3. Digital Rights Management: Managing Digital IP Rights
Just as musicians use digital rights tools to manage royalties and permissions, manufacturers need a framework to control how, when, and where their digital designs are used. Digital Rights Management enables efficient licensing, encryption, and sharing of design files so that innovation can spread without compromising ownership.

4. Quality Certification: Certifying Digital Products and Processes
To scale distributed production, every node in the network must be trusted. Quality certification verifies that digital products and processes meet established standards, ensuring that a part printed in Michigan is identical to one printed in Munich. It is the final layer of assurance that makes additive manufacturing commercially viable at scale.
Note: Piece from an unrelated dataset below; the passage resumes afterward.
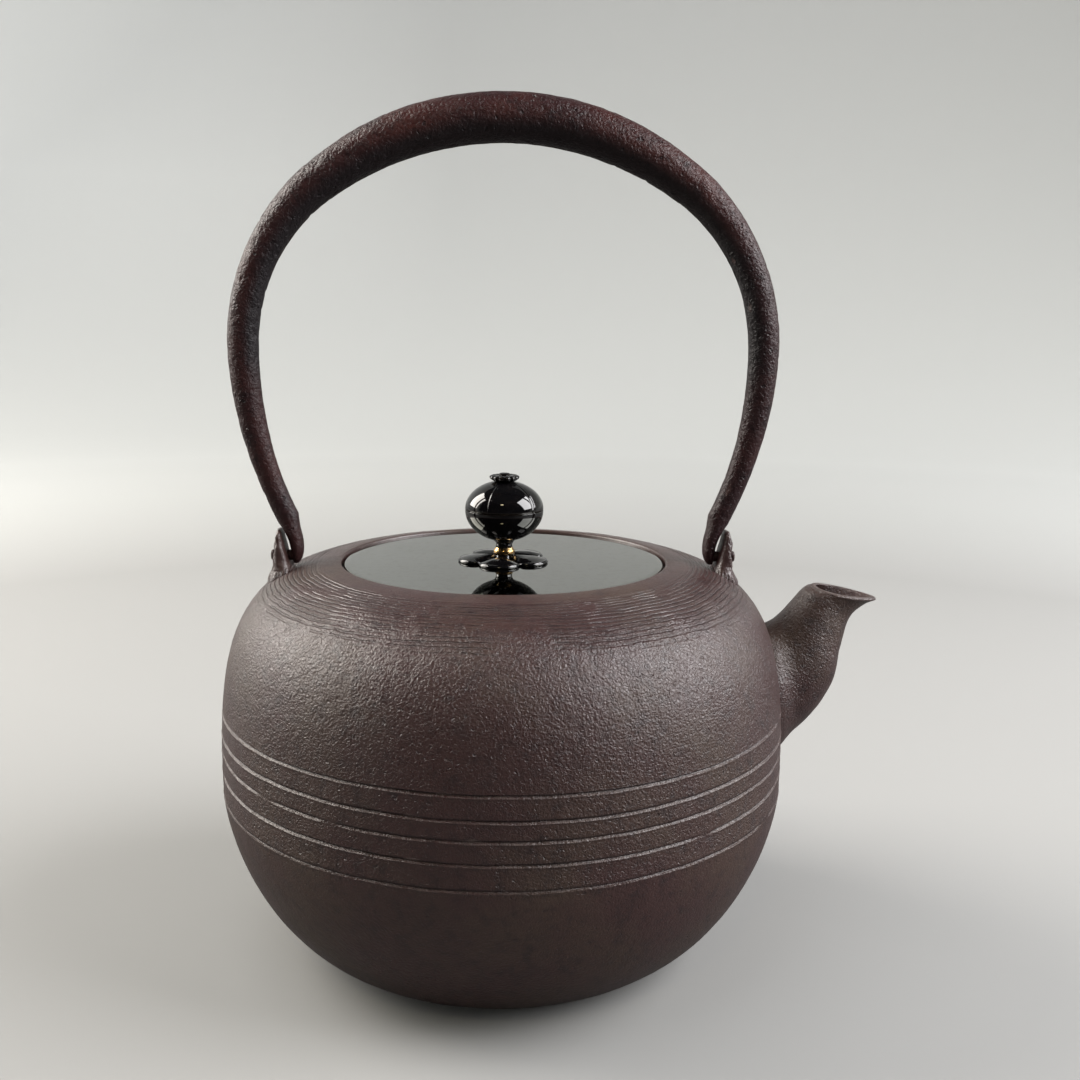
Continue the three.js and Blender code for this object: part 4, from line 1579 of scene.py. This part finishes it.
        def relief(ring: Array, height: Array, around: Array) -> tuple[Array, Array]:
            """Scallops round the edge, rays across the top and beads below the edge.

            Args:
                ring: Distance from the Z axis.
                height: Heights above the floor.
                around: Angle round the Z axis.

            Returns:
                The changed radii and heights.
            """
            wave = 0.5 - 0.5 * np.cos(self.beads * around)
            edge = ease(ring, 2.6, radius)
            below = bell(height - low - 0.45, 0.35)
            ring = ring * (1 - 0.05 * edge * wave) + 0.28 * below * (0.5 - wave)
            ray = 0.16 * np.abs(np.cos(self.beads * around / 2)) * bell(ring - 3.2, 0.8)
            return ring, height + ray * ease(height, low + 1.0, low + 1.25)

        return self.sweep("finial", corners, 0.14, Ends.JOINED, relief)

    def pin_piece(self) -> Piece:
        """Pin through the knob and lid, domed above and peened below.

        Returns:
            The pin.
        """
        low, high = self.pin[0].z, self.pin[1].z
        corners = [
            [0.05, low], [0.9, low + 0.08], [1.6, low + 0.35], [2.0, low + 0.8], [2.1, low + 1.05],
            [1.95, low + 1.1], [1.2, low + 1.1], [1.2, high - 0.6], [1.62, high - 0.58],
            [1.66, high - 0.4], [1.3, high - 0.14], [0.7, high - 0.03], [0.05, high],
        ]

        def relief(ring: Array, height: Array, around: Array) -> tuple[Array, Array]:
            """Hammered facets on the peened end."""
            dent = 0.07 * np.cos(3 * around + 1) * np.cos(5 * around) * ease(ring, 0.3, 1.6)
            return ring, height + dent * ease(low + 1 - height, 0, 0.5)

        return self.sweep("pin", corners, 0.3, Ends.CAPPED, relief)

    def build(self) -> None:
        """Makes the knob's pieces and dresses them."""
        lacquer, brass = bpy.data.materials[BLACK_LACQUER.name], WORN_BRASS.material()
        black = [
            (self.lower_piece(), "knob_lower_shell"), (self.upper_piece(), "knob_upper_shell"),
            (self.finial_piece(), "knob_finial"), (self.pin_piece(), "knob_pin"),
        ]
        for piece, node in black:
            soften(piece, 40)
            dress(piece, Body.KNOB, lacquer, node)
        collar = self.collar_piece()
        soften(collar, 40)
        dress(collar, Body.KNOB, brass, "knob_collar")


# --------------------------------------------------------------------- bail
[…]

Claiming Ownership in the Digital Age  

Taylor Swift taught the world that ownership is empowerment. Manufacturers who secure and manage their digital designs through these frameworks are doing the same thing, creating their own “Taylor’s Version” of the industrial economy.

Through Project DIAMOnD, Automation Alley is helping small and mid-sized businesses take control of their digital future. The initiative connects hundreds of 3D printers into a secure, distributed network that is building the foundation for these frameworks to take shape—advancing toward a future of unique digital IDs, standardized product recipes, secure rights management, and verified quality certification.

The message is simple: additive manufacturing is not just about printing parts. It is about building a digital foundation for ownership, trust, and scale.

Manufacturers now have the same opportunity to claim their digital assets, protect their designs, and redefine what ownership means. And for manufacturers ready to embrace that future, it is officially your IP Era.